Member of Parliament, Lok Sabha
- In office 2004–2009
- Preceded by: Sudip Bandyopadhyay
- Succeeded by: Constituency abolished
- Constituency: Calcutta North West

MLA
- In office 2001–2004
- Preceded by: Sanjoy Bakshi
- Succeeded by: Parimal Biswas
- Constituency: Jorabagan

Councillor of Kolkata Municipal Corporation
- In office 1990–2005, 2010 – 2015
- Constituency: Ward No. 20

Personal details
- Born: 27 March 1945 Calcutta, Bengal Province, British India
- Died: 14 May 2026 (aged 81) Kolkata, West Bengal, India
- Party: CPI(M)
- Spouse: Shibani Seal
- Children: 1 son and 1 daughter

= Sudhangshu Seal =

Indian politician (1945–2026)

Sudhangshu Seal (or Shudhangshu Shil; 27 March 1945 – 14 May 2026) was an Indian politician who was a member of the 14th Lok Sabha. He represented the Kolkata North West constituency of West Bengal and is a member of the Communist Party of India (Marxist) (CPI(M)) political party.

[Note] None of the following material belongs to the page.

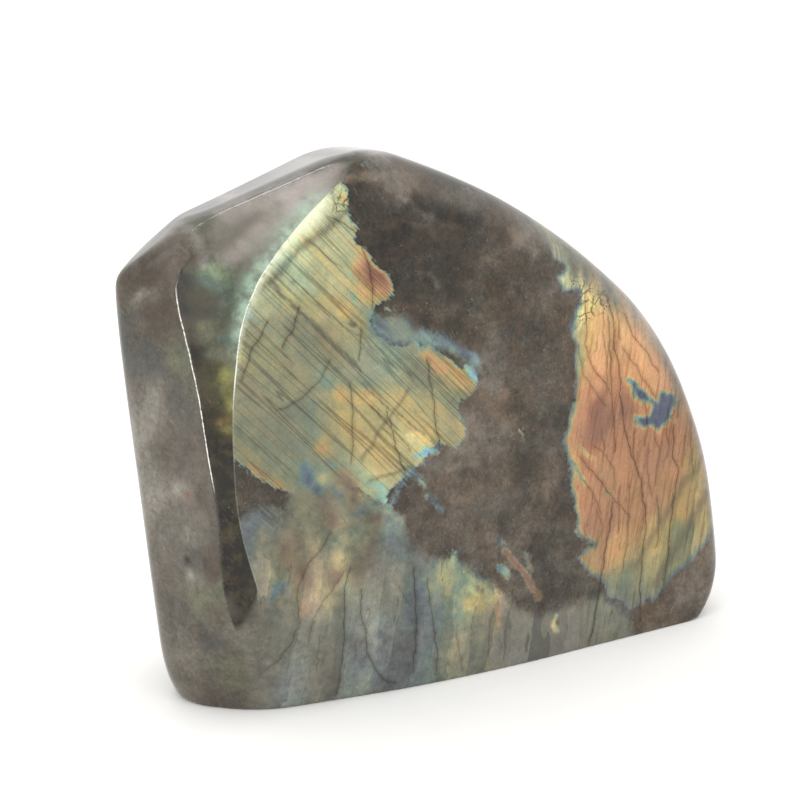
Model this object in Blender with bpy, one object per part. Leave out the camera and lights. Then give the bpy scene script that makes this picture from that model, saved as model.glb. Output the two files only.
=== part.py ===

Seal was a four time Councillor and Mayor-In-Council for Roads Department from Ward No. 20 of Kolkata Municipal Corporation from 1990 to 2005 and re-elected again in KMC Election 2010. In the K.M.C election 2010, he was chosen as the Left Front's mayoral candidate. After the Left Front lost the election to the Trinamool Congress, the CPI(M) leadership denied him the post of the Leader of the Opposition and former CPI(M) MLA and councillor Rupa Bagchi took office as the leader of the opposition.

Seal died at a private hospital in Kolkata, on 14 May 2026, at the age of 81.